С виду праздный вопрос (чем же еще может являться нынешний весомый субъект РФ, бывшая столица Российской империи, никогда не попадавшая в руки врага, как не Россией?) таит в себе вековые блики совсем непраздных споров. Тут, конечно, принципиальна не сама физиономия исторического центра города, построенного иноземцами, – в конце концов, участие, к примеру, американских инженеров в индустриализации не делает ведь советскую промышленность несоветской. Важен сам жест Петра Великого по существу: Петербург – движение к Европе, притом что Россия не Европа, Европой никогда не была и двигается в означенном направлении редко и прерывисто.
Стало быть, в те эпохи, когда порыв ослабевает или иссякает, Петербург вроде как окончательно становится диковиной, миражом, фантомом, сновидением – и в поэзии и прозе не раз возникнет идея его вероятного исчезновения, опустошения, катастрофы. «Умышленный», сверхъестественный город, не укорененный в национальном теле, и погибнуть должен как-то особенно грандиозно. «Быть Петербургу пусту».
Однако Поликсена Соловьева, выбравшая слова царицы Евдокии эпиграфом к знаменитому стихотворению о Петербурге после воображаемой катастрофы, назвала и того, кто предотвратит эту гибель.
Но в страшный сон вмешивается видение спасителя Петербурга: это «кто-то невысокий, в плаще, с кудрявой головой». Спаситель действует словом, как и положено, – он шепчет «сладостные строки над молчаливою Невой». Свои строки, конечно.
Так уж выходит: если поместить рядом с любыми утверждениями о Петербурге нашего спасителя, «невысокого и кудрявого», все мигом преображается, я бы даже сказала – идеализируется. Пушкин, создавший свою Россию в слове, нашел Петербургу прочное место в ней, невдалеке от лукоморья, ученого кота и русалки на ветвях. Его Петербург – сказочный город (а сказки могут быть и страшными), и потому решительно никакого онтологического противоречия в нем нет. Его щегольская «европейскость» – это русская сказка.
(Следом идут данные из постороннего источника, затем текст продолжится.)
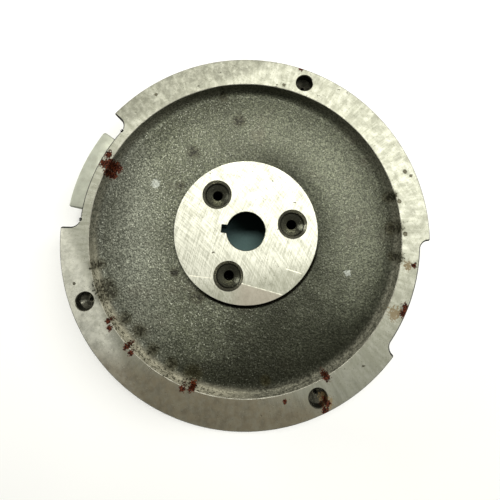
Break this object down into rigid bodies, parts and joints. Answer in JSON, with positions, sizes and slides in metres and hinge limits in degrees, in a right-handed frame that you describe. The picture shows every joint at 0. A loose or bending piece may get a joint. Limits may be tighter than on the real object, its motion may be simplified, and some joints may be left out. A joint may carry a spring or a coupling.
{
  "type": "engine flywheel",
  "caption": "Cast-iron flywheel with a keyed taper bore, a dished web, locating holes and an ignition magnet group let into its rim.",
  "frame": {"origin": "crank axis at the rear rim face, which the flywheel lies on", "axes": "+Z along the crank axis towards the fan side; the crank key points along -X; the magnet group is at 165 degrees from +X"},
  "size_m": [0.1835, 0.184, 0.03],
  "materials": {
    "cast_iron": "machined faces on a rough casting, light rust",
    "die_cast_aluminium": "as cast, dull",
    "magnet_alloy": "dark, ground",
    "electrical_steel": "ground on the outer edge",
    "zinc_steel": "dull zinc plate",
    "black_steel": "black oxide"
  },
  "bodies": {
    "root": {"flywheel_casting": "cast_iron", "magnet_carrier": "die_cast_aluminium", "ignition_magnet": "magnet_alloy", "leading_shoe_lamination_1": "electrical_steel", "leading_shoe_lamination_2": "electrical_steel", "leading_shoe_lamination_3": "electrical_steel", "leading_shoe_lamination_4": "electrical_steel", "leading_shoe_lamination_5": "electrical_steel", "leading_shoe_lamination_6": "electrical_steel", "leading_shoe_lamination_7": "electrical_steel", "leading_shoe_lamination_8": "electrical_steel", "leading_shoe_lamination_9": "electrical_steel", "leading_shoe_rivet": "zinc_steel", "leading_carrier_screw": "zinc_steel", "leading_spring_pin": "black_steel", "trailing_shoe_lamination_1": "electrical_steel", "trailing_shoe_lamination_2": "electrical_steel", "trailing_shoe_lamination_3": "electrical_steel", "trailing_shoe_lamination_4": "electrical_steel", "trailing_shoe_lamination_5": "electrical_steel", "trailing_shoe_lamination_6": "electrical_steel", "trailing_shoe_lamination_7": "electrical_steel", "trailing_shoe_lamination_8": "electrical_steel", "trailing_shoe_lamination_9": "electrical_steel", "trailing_shoe_rivet": "zinc_steel", "trailing_carrier_screw": "zinc_steel", "trailing_spring_pin": "black_steel"}
  },
  "joints": []
}
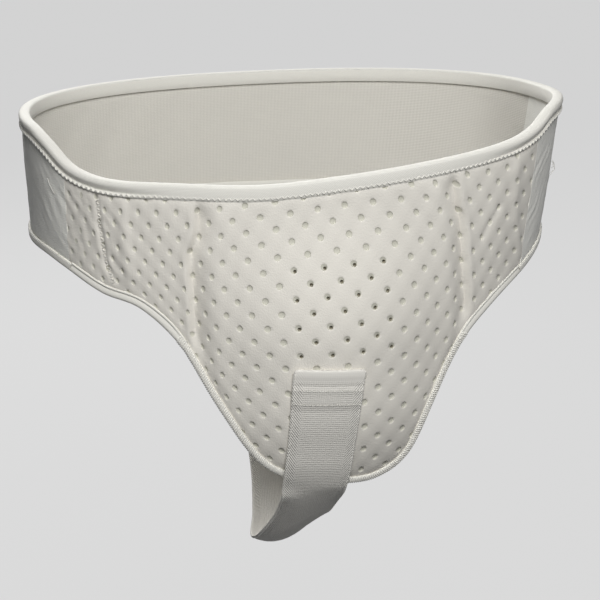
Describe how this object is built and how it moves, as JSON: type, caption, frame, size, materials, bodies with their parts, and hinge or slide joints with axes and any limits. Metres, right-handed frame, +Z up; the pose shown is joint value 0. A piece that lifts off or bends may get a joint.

С этой точки зрения в Петербурге не заключено никакого самодержавного произвола – он плод чудесной фантазии Автора, он же Главный Архитектор. Если город Петра и был изначально чужероден телу России, и его не назовешь плотью от ее плоти, то ментальный генезис Санкт-Петербурга совершенно органичен – кроме тела, еще есть и голова, а в голове мечты. Стремление к Европе и мечта о Европе – сущностно различны, поскольку стремление означает реальное движение, а мечты – они мечты и есть. Мечты – собственность мечтателя и свидетельствуют о нем самом, а не о предмете мечтаний. Петербург – такая вот отчасти воплотившаяся мечта России.
Допустим хоть на миг (никогда не допустим в действительности) то, о чем толкуют молодые шутники на разных форумах – отделим Санкт-Петербург от России. Куда-нибудь спрячем память о Ленинграде, чья трагедия с лихвой искупила все грехи имперской столицы, не оставив между общей судьбой России и Петербурга никакого зазора. Возьмем да начнем с нуля. Станем маленьким прибалтийским государством.